Reicin appointed Karel Vaš as chief investigator in the Píka case. Reicin would later, in a departure from standard practice, name Vaš the second prosecutor at Píka's trial. According to Reicin's secretary, Vaš told Reicin: "[j]ust tell me how much you need for Píka, fifteen years or the gallows, and the indictment can be manufactured accordingly...."

From 26 to 29 January 1949, Píka was tried in secret before the Military Senate of the State Court in Prague. (This court was specially created as an instrument of political repression in mid-1948.) Charged with high treason, damaging the interests of the Czechoslovak Republic and the Soviet Union, and undermining the ability of the state to defend itself, Píka was not allowed to present a defence, and no witnesses were called. Píka was sentenced to death. He unsuccessfully appealed to the Supreme Court. Píka and his lawyer asked President Klement Gottwald (leader of the communist government) for clemency but this effort was unsuccessful.

Heliodor Píka was hanged in the yard of Bory Prison (Věznice Bory) in Plzeň around 06:00 on the morning of 21 June 1949. In a farewell letter to his family, written the night before his execution, he wrote: "I am sure that this is not a judicial error but a political murder". Offered the chance to express his last wishes as he stood at the gallows, he said: "my ultimate desire is that the nation remain united, and that everyone, without regard for their differences, work toward the unity of our people". He was the first of more than 200 Czechoslovaks tried and executed for political reasons by the communist government of Czechoslovakia. His body was never found.

==Aftermath==

The day after Píka's conviction, Reicin, writing under a pseudonym in the Czechoslovak Army's newspaper, published a series of articles casting a politico-ideological slant upon the Píka affair. Reicin's articles were soon republished in a widely circulated pamphlet entitled "A Path That Leads to the Depths of Treason".

During the Prague Spring of 1968, Píka's case was reopened at the request of Milan Píka (son of Heliodor) and the elder Píka's lawyer, and a military tribunal declared Heliodor Píka innocent of all charges. Milan Píka died in March 2019. He had become a general in both the Czech and Slovak armies – the only person in history ever to do so.

In 2001, Karel Vaš was indicted by the Czech police's State Office of Investigation on charges of having knowingly used false evidence, falsifying a confession, exceeding his powers and using psychological violence during the Píka affair. These counts would carry a maximum sentence of 15 years in prison.

In June 2001, after a trial before the Senate of the Prague City Court, the eighty-five-year-old Vaš was found guilty of introducing false documents and statements, and sentenced to seven years' imprisonment. Both Vaš and his attorney maintained Vaš's innocence, and promised to appeal.

==Honours==
The Czechoslovak government conferred the Milan Rastislav Stefanik Order, 3rd class upon Píka in 1991.

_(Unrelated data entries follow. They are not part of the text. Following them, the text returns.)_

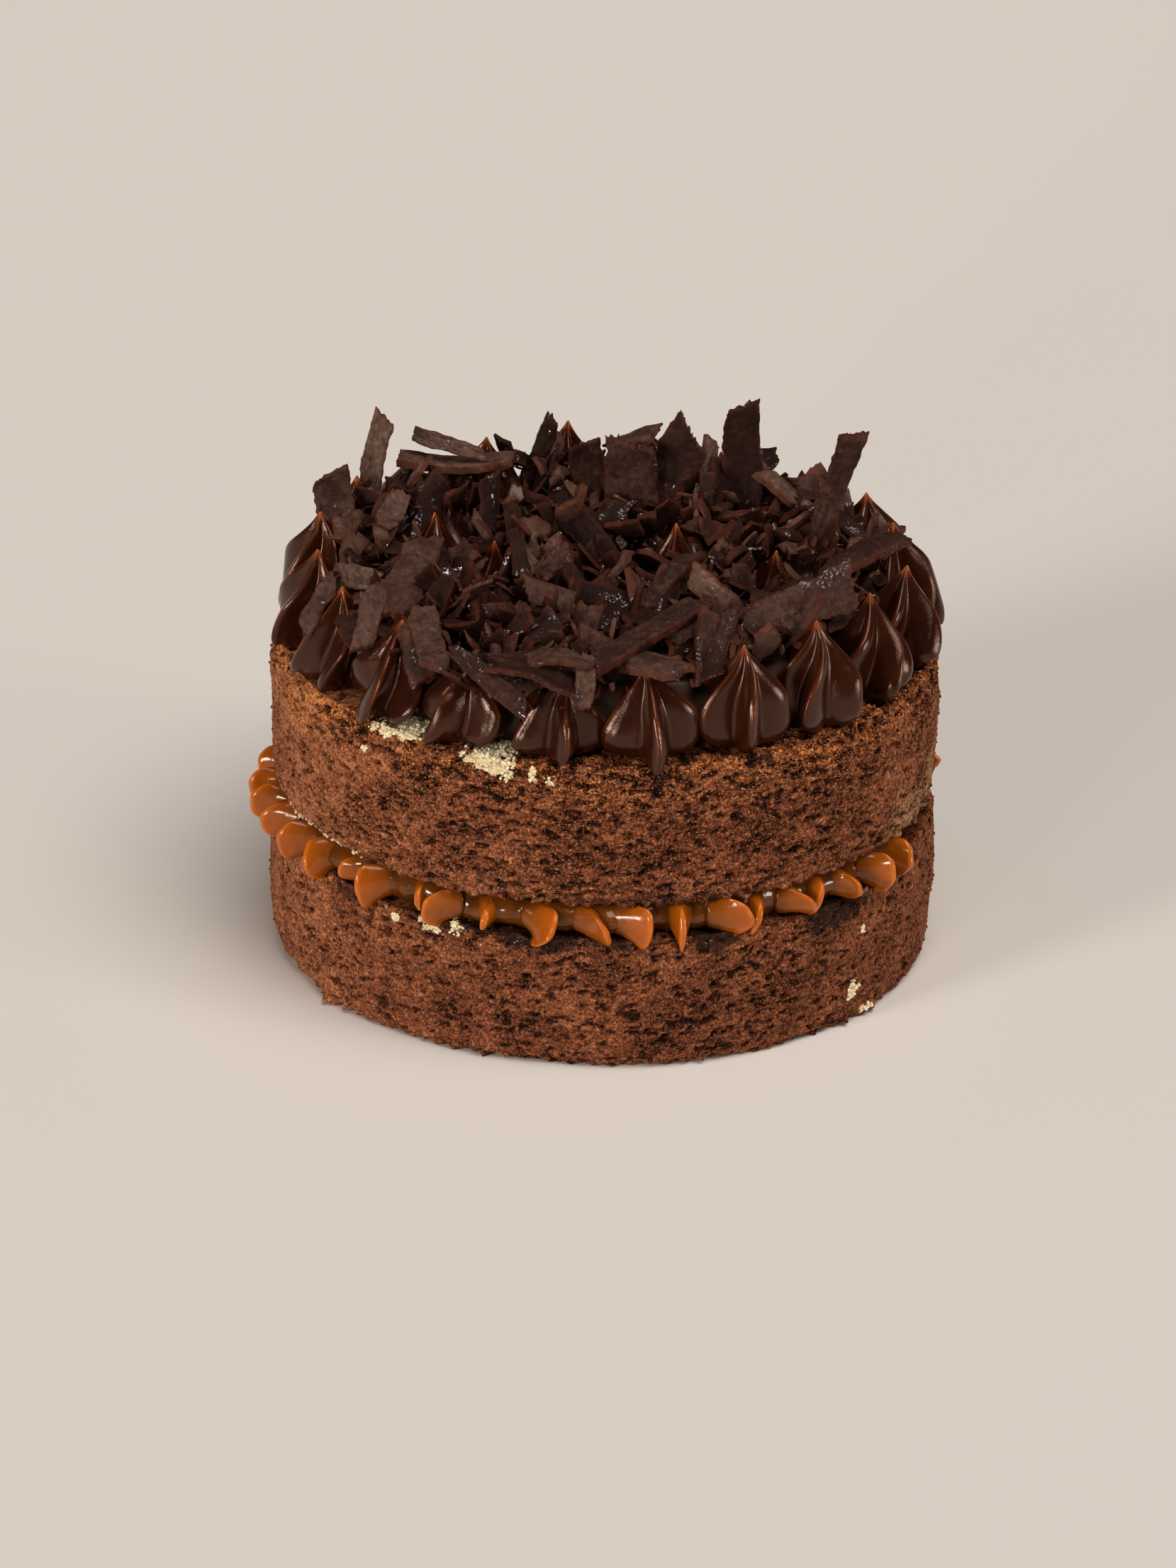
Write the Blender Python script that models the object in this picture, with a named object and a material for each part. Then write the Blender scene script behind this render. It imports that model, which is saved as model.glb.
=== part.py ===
# A two-layer chocolate cake, 15 cm across: two dark sponges, a ring of piped caramel
# pressed between them, piped chocolate ganache over the top, and a heap of shaved
# chocolate. Units are metres, +Z is up, the front faces -Y, and the origin is the
# middle of the cake's underside.

import math
import random

import bmesh
import bpy
from mathutils import Vector, noise
from mathutils.bvhtree import BVHTree

MM = 0.001

# Driving dimensions
SPONGE_RADIUS = 74.3 * MM
LOWER_SPONGE_HEIGHT = 31 * MM
FILLING_GAP = 8 * MM
UPPER_SPONGE_HEIGHT = 33 * MM
TOUCH_GAP = 0.3 * MM
WELD = 0.02 * MM

UPPER_SPONGE_BASE = LOWER_SPONGE_HEIGHT + FILLING_GAP
CAKE_TOP = UPPER_SPONGE_BASE + UPPER_SPONGE_HEIGHT
DECK = CAKE_TOP + TOUCH_GAP

# Sponge: sides swell a little and both edges are rounded
SPONGE_SEGMENTS = 56
SPONGE_RELIEF = 0.8 * MM
SPONGE_SEED = 3.7

# Caramel: a disc through the cake with a ring of squashed stars at its edge
CARAMEL_STARS = 22
CARAMEL_STAR_RADIUS = 9.8 * MM
CARAMEL_RING_RADIUS = 69 * MM
CARAMEL_CORE_RADIUS = 66 * MM
CARAMEL_FIRST_ANGLE = 1.6
CARAMEL_BULGE = 5.6 * MM
CARAMEL_FOLD_DEPTH = 0.46

# Ganache stars: an outer ring, and the inner ones whose tips come through the heap
STAR_LOBES = 5
STAR_FOLD_DEPTH = 0.42
OUTER_STARS = 20
OUTER_RING_RADIUS = 65 * MM
OUTER_FIRST_ANGLE = 9
OUTER_STAR_RADIUS = 11.2 * MM
OUTER_STAR_HEIGHT = 22.5 * MM
FLATTENED_STARS = {19: 0.80, 0: 0.88, 18: 0.76}
STAR_TWIST = 0.35
LOBE_OVERHANG_START = 0.8 * MM
LOBE_HANG = 2.5 * MM
INNER_STARS = ((-39, 12), (-25, 36), (-25, -3), (15, 10), (37, -6))
INNER_STAR_RADIUS = 8.6 * MM
INNER_STAR_HEIGHT = 22 * MM

# Heap of shaved chocolate: a core low in the middle, whose brim laps over the stars
HEAP_RADIUS = 52.5 * MM
HEAP_BRIM = 57 * MM
HEAP_HEIGHT = 16 * MM
HEAP_DISH = 3 * MM
SHARD_THICKNESS = 1.3 * MM
LOOSE_SHARDS = 60
SPOKE_SHARDS = 14
HEAP_SEED = 11

TOWARD_FRONT = Vector((0, -0.91, 0.42))
UPWARD = Vector((0.1, -0.1, 1))
SLANTED = Vector((0.1, -0.75, 0.65))

# The largest shards, in millimetres: foot, tip, width and the way the broad side faces
LARGE_SHARDS = (
    ((-55, 32, 88), (-51, 32, 109), 5.0, TOWARD_FRONT),
    ((-60, 18, 90), (-62, 18, 101), 8.0, TOWARD_FRONT),
    ((30, 30, 84), (30, 30, 114), 8.0, TOWARD_FRONT),
    ((45, 10, 84), (54, 10, 116), 5.5, TOWARD_FRONT),
    ((13, 31, 86), (17, 33, 108), 10.0, TOWARD_FRONT),
    ((6, 28, 86), (4, 27, 106), 11.0, TOWARD_FRONT),
    ((-3, 32, 86), (-6, 31, 104), 7.0, TOWARD_FRONT),
    ((22, 26, 86), (22, 26, 100), 3.0, TOWARD_FRONT),
    ((-22, 37, 98), (-47, 38, 97), 6.0, UPWARD),
    ((-28, 36, 99), (-44, 40, 102), 3.5, TOWARD_FRONT),
    ((-19, 43, 88), (-13, 43, 105), 4.0, TOWARD_FRONT),
    ((-50, 5, 94), (-46, 18, 97), 5.0, TOWARD_FRONT),
    ((-46, -40, 92), (-41, -9, 96), 8.0, UPWARD),
    ((-60, -28, 96), (-66, -35, 86), 4.0, SLANTED),
    ((-50, -32, 96), (-53, -48, 88), 5.0, SLANTED),
    ((-58, -27, 96), (-50, -22, 93), 5.0, SLANTED),
    ((-40, -42, 95), (-37, -62, 90), 6.5, SLANTED),
    ((-29, -38, 91), (-16, -44, 92), 8.0, UPWARD),
    ((-25, -64, 93), (-9, -64, 95), 6.0, UPWARD),
    ((-33, -66, 95), (-16, -80, 86), 4.5, SLANTED),
    ((-17, -66, 93), (-4, -68, 94), 5.0, UPWARD),
    ((-23, -70, 92), (-7, -76, 90), 9.0, UPWARD),
    ((-4, -66, 95), (-5, -77, 86), 4.0, SLANTED),
    ((-12, -15, 86), (-13, -15, 97), 6.0, TOWARD_FRONT),
    ((-19, -12, 90), (-22, 11, 97), 4.0, SLANTED),
    ((8, -33, 92), (19, -15, 97), 4.0, UPWARD),
    ((-2, -68, 94), (20, -41, 97), 6.0, UPWARD),
    ((13, -50, 93), (24, -40, 96), 6.0, SLANTED),
    ((4, -62, 92), (17, -67, 92), 8.0, UPWARD),
    ((26, -46, 97), (23, -60, 88), 5.0, SLANTED),
    ((29, -50, 93), (56, -30, 98), 9.0, SLANTED),
    ((47, -21, 95), (64, -5, 98), 6.0, UPWARD),
    ((32, -29, 93), (45, -23, 95), 5.0, UPWARD),
    ((36, 35, 91), (48, 28, 96), 6.0, TOWARD_FRONT),
    ((24, 1, 90), (29, -4, 94), 4.0, UPWARD),
)


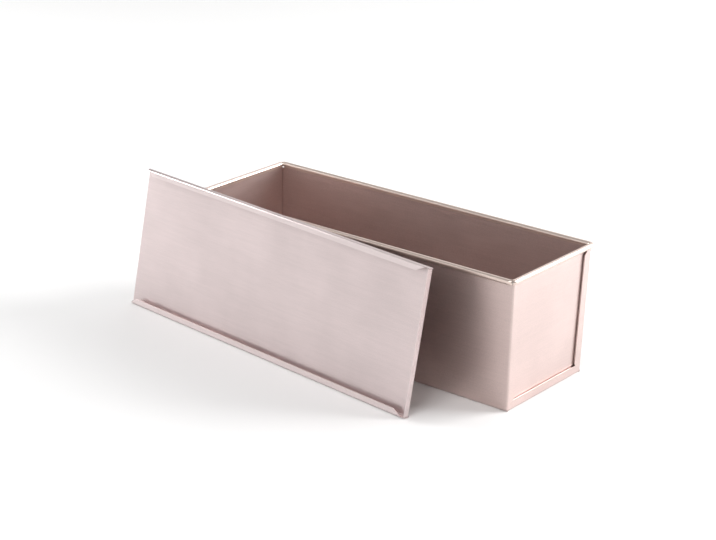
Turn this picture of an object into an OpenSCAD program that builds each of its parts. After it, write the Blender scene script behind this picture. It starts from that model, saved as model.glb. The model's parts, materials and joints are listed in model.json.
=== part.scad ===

On 1 September 2004, Píka was awarded the highest Slovak decoration, the Order of the White Double Cross, 1st Class. (Píka was the first, and As of 2010, the only recipient of the military version of this award.)

Píka earned several French medals for his military service as a Legionnaire in France during the First World War. He was also the recipient of many Soviet, American and British military decorations. A street in Prague 6 (Dejvice) was renamed in his honor in 1990 (Generála Píky).

In 1992, Píka was posthumously promoted to the rank of general. Following the conviction of Vaš, on 21 June 2001 a ceremony was held at Czech Army headquarters in Prague to confer full military honours upon Píka.